Chris Williamson, chief economist at survey compiler Markit, said: “Recent weakness in manufacturing and construction has spread to services.”

He said overall growth from across all three sectors was the lowest since December and the second-weakest for two years. Combined output figures pointed to 0.5 per cent expansion for GDP in the second quarter.

Williamson added: “The surveys point to GDP growing at a quarterly rate of just 0.4 per cent in May, raising doubts about the ability of the economy to rebound convincingly from the weakness seen at the start of the year.

“The lacklustre growth picture will be a concern to policymakers and effectively kills off the chances of any imminent hiking of interest rates by the Bank of England.”

The services survey found that although growth had softened, it was still strong, while firms reported lower uncertainty following the general election result. Jobs in the sector continued to grow, though at the weakest pace in five months.

A survey from the manufacturing sector earlier this week showed a slight improvement in May though growth remained lacklustre while construction figures revealed a bounce-back from a 22-month low in April.

But the sizes of these sectors are dwarfed by services.

Vicky Redwood, chief UK economist at Capital Economics, said the latest figures showed “that the economic recovery still looks a bit fragile, but the big picture is that growth in the sector remains pretty healthy”.

Howard Archer of forecasting consultancy IHS Global Insight said the overall weaker PMI data from services, manufacturing and construction “leaves little doubt that the Bank of England will be keeping interest rates down at 0.5 per cent” at the end of its latest meeting.

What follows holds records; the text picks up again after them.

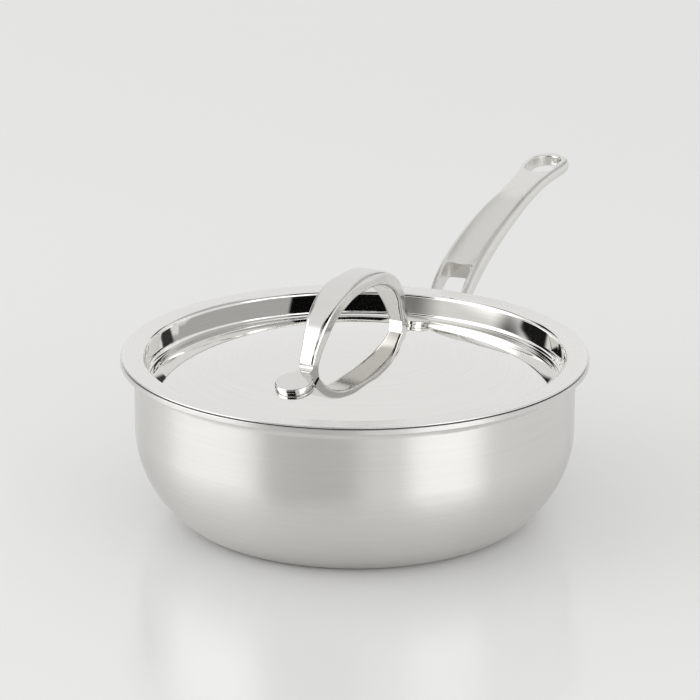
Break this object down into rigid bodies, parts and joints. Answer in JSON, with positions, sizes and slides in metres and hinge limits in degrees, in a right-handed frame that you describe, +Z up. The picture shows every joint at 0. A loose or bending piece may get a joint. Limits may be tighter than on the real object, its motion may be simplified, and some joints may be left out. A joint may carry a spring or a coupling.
{
  "type": "saucier pan",
  "caption": "Round-bottomed clad stainless saucier pan with a straight rim, a forked long handle with a hang hole, and a lift-off recessed dome lid with a strap loop.",
  "frame": {"origin": "centre of the flat base's underside, on the bowl's axis", "axes": "+Z up along the bowl's axis, +X along the long handle towards its hang hole"},
  "size_m": [0.4636, 0.26, 0.138],
  "materials": {
    "skin_brushed_steel": "magnetic stainless, brushed round the bowl",
    "core_aluminium": "rolled, sealed between the skins",
    "lining_satin_steel": "satin stainless, brushed round the bowl",
    "handle_satin_steel": "forged stainless, fine bead-blasted satin, polished in the slot and hang hole",
    "rivet_steel": "stainless, flush ground inside, rounded outside",
    "lid_steel": "stainless, brushed flange, mirror-polished recess and dome",
    "loop_polished_steel": "forged stainless, mirror polished"
  },
  "bodies": {
    "pan": {"outer_skin": "skin_brushed_steel", "aluminium_core": "core_aluminium", "inner_lining": "lining_satin_steel", "long_handle": "handle_satin_steel", "handle_rivet_left": "rivet_steel", "handle_rivet_right": "rivet_steel", "handle_rivet_lower": "rivet_steel"},
    "lid": {"lid_shell": "lid_steel", "lid_loop": "loop_polished_steel", "lid_rivet_front": "rivet_steel", "lid_rivet_back": "rivet_steel"}
  },
  "joints": [
    {"name": "lid_lift", "type": "slide", "parent": "pan", "child": "lid", "axis": [0, 0, 1], "range_m": [0, 0.15]}
  ]
}
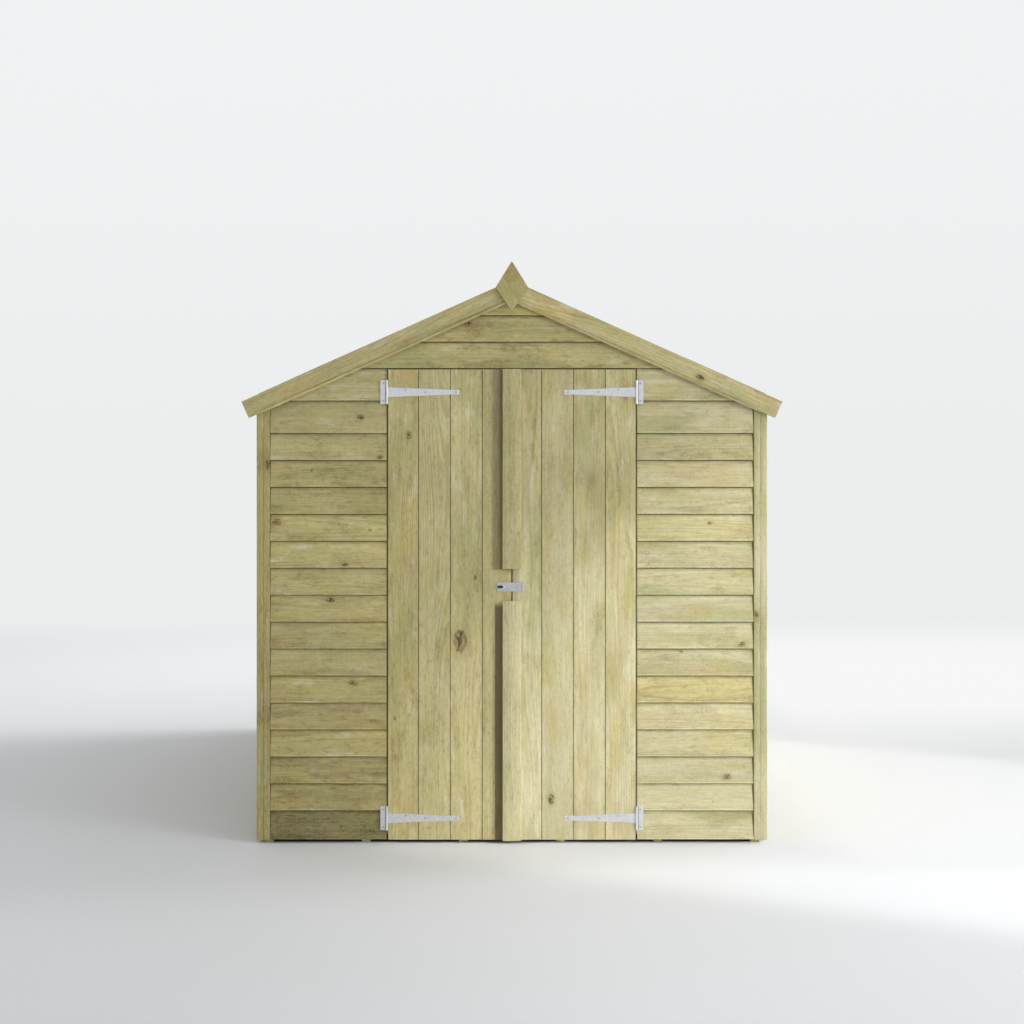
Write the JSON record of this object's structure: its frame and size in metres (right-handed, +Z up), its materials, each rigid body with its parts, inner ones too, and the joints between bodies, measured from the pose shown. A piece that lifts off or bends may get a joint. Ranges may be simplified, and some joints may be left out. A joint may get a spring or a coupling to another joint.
{
  "type": "wooden garden shed",
  "caption": "Apex-roofed timber garden shed with lapped board walls, felted roof, diamond finials and double doors on tee hinges closed by a hasp.",
  "frame": {"origin": "ground level, under the middle of the shed", "axes": "+X to the right across the front, +Y from the doors to the back, +Z up"},
  "size_m": [1.936, 2.502, 2.0851],
  "materials": {
    "treated_softwood": "sawn, green-tinted pressure treatment",
    "framing_timber": "rough sawn",
    "sheet_board": "pressed strand board",
    "roofing_felt": "mineral-grit felt",
    "galvanised_steel": "galvanised, satin"
  },
  "bodies": {
    "shed": {"floor_bearers": "framing_timber", "floor_deck": "sheet_board", "front_studs": "framing_timber", "front_rails": "framing_timber", "front_rafters": "framing_timber", "back_studs": "framing_timber", "back_rails": "framing_timber", "back_rafters": "framing_timber", "front_cladding_left": "treated_softwood", "front_cladding_right": "treated_softwood", "front_cladding_gable": "treated_softwood", "back_cladding": "treated_softwood", "back_cladding_gable": "treated_softwood", "right_wall_studs": "framing_timber", "right_wall_rails": "framing_timber", "right_wall_cladding": "treated_softwood", "left_wall_studs": "framing_timber", "left_wall_rails": "framing_timber", "left_wall_cladding": "treated_softwood", "front_corner_strips": "treated_softwood", "back_corner_strips": "treated_softwood", "roof_deck_right": "sheet_board", "roof_deck_left": "sheet_board", "roof_felt_right": "roofing_felt", "roof_felt_left": "roofing_felt", "roof_ridge_felt": "roofing_felt", "roof_beams": "framing_timber", "front_barge_boards": "treated_softwood", "back_barge_boards": "treated_softwood", "front_finial": "treated_softwood", "back_finial": "treated_softwood", "hinge_plates": "galvanised_steel"},
    "right_door": {"right_door_boards": "treated_softwood", "right_door_ledges": "framing_timber", "right_hinge_straps": "galvanised_steel", "door_cover_strips": "treated_softwood", "hasp_leaf": "galvanised_steel"},
    "left_door": {"left_door_boards": "treated_softwood", "left_door_ledges": "framing_timber", "left_hinge_straps": "galvanised_steel", "hasp_staple": "galvanised_steel"},
    "hasp_flap": {"hasp_flap": "galvanised_steel"}
  },
  "joints": [
    {"name": "right_door_hinge", "type": "hinge", "parent": "shed", "child": "right_door", "pos_m": [0.4475, -1.224, 0.8556], "axis": [0, 0, 1], "range_deg": [0, 165]},
    {"name": "left_door_hinge", "type": "hinge", "parent": "shed", "child": "left_door", "pos_m": [-0.4475, -1.224, 0.8556], "axis": [0, 0, -1], "range_deg": [0, 165]},
    {"name": "hasp_hinge", "type": "hinge", "parent": "right_door", "child": "hasp_flap", "pos_m": [0.0386, -1.2235, 0.9208], "axis": [0, 0, 1], "range_deg": [0, 165]}
  ],
  "couplings": [
    {"joint": "left_door_hinge", "follows": "right_door_hinge", "ratio": 1},
    {"joint": "hasp_hinge", "follows": "right_door_hinge", "ratio": 1}
  ]
}
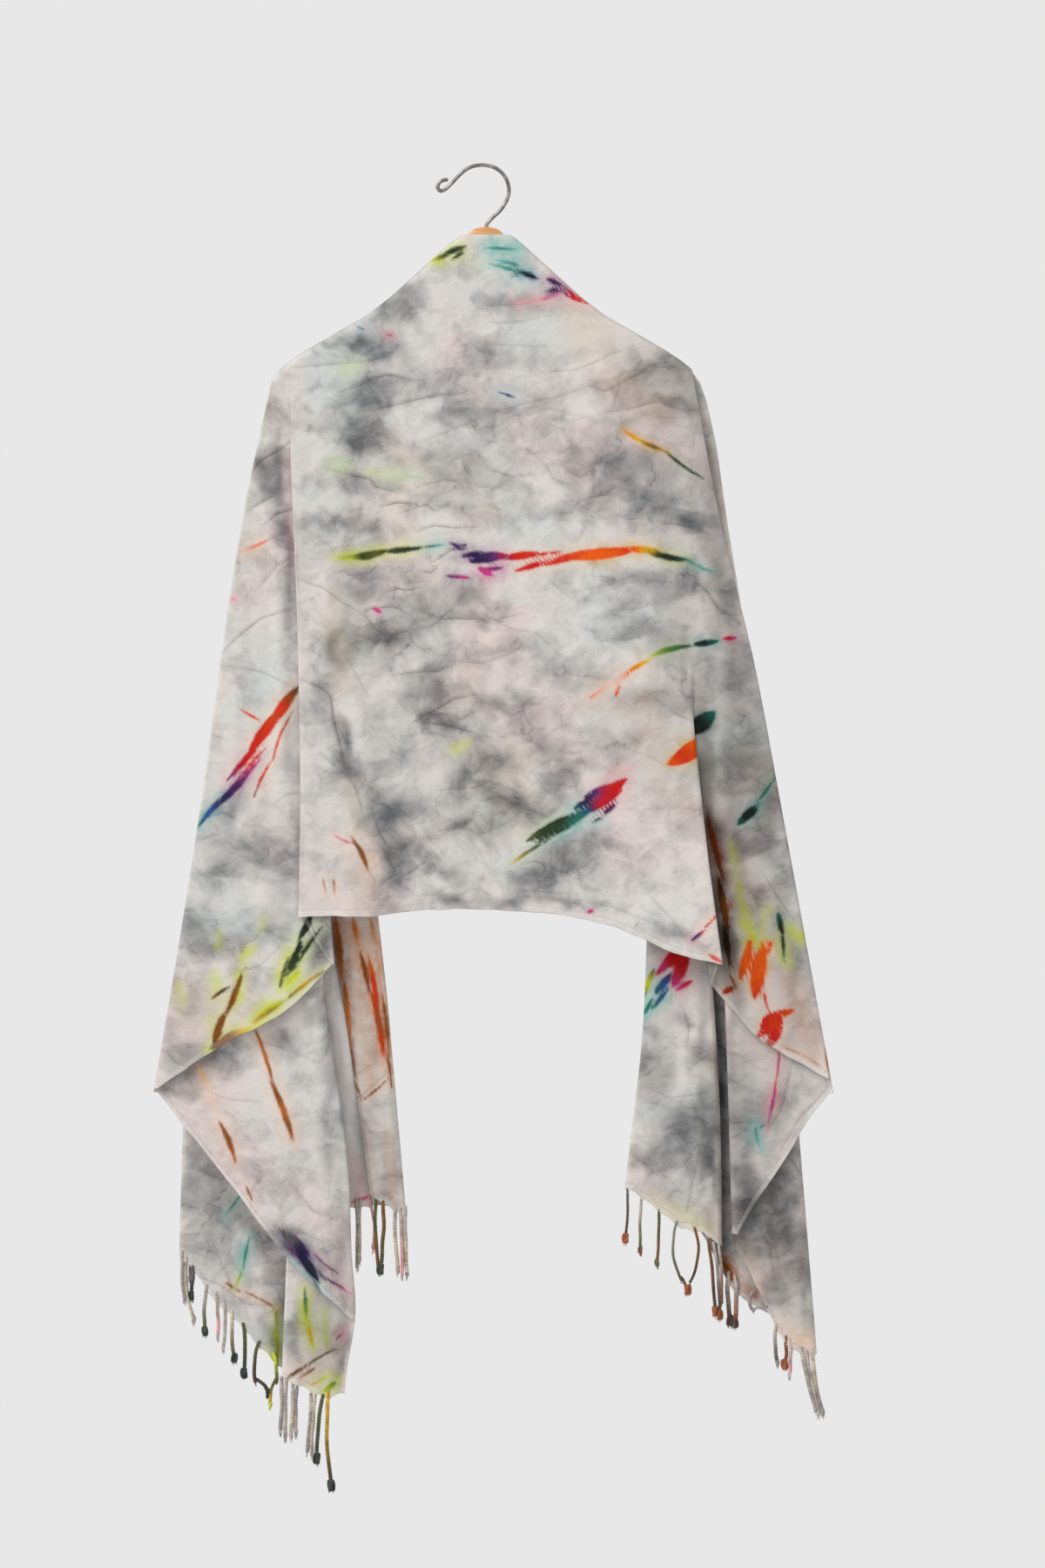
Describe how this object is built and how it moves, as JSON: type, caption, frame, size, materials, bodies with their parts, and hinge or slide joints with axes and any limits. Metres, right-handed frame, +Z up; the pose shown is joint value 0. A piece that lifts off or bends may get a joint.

The surveys will also fuel belief that the Bank of England will not be lifting interest rates before 2016,” he added.

In its quarterly inflation report last month, the central bank broadly indicated that it was likely to hike the cost of borrowing in the middle of 2016.

But “hawks” on the nine-member monetary policy committee (MPC) argue that the question of whether to raise rates now or leave them on hold is “finely balanced”.

Two members voted for a hike for a number of months at the end of last year but, since then, sinking inflation has seen a return to all nine members agreeing to leave rates as they are.

The Bank will also want to avoid knocking the recovery off course amid signs that it is already slowing down.

Britain’s growth forecast was yesterday cut by the Organisation for Economic Co-operation and Development (OECD) to 2.4 per cent this year, down from its previous forecast of 2.6 per cent in March. This still leaves the UK growing faster than any other major advanced economy.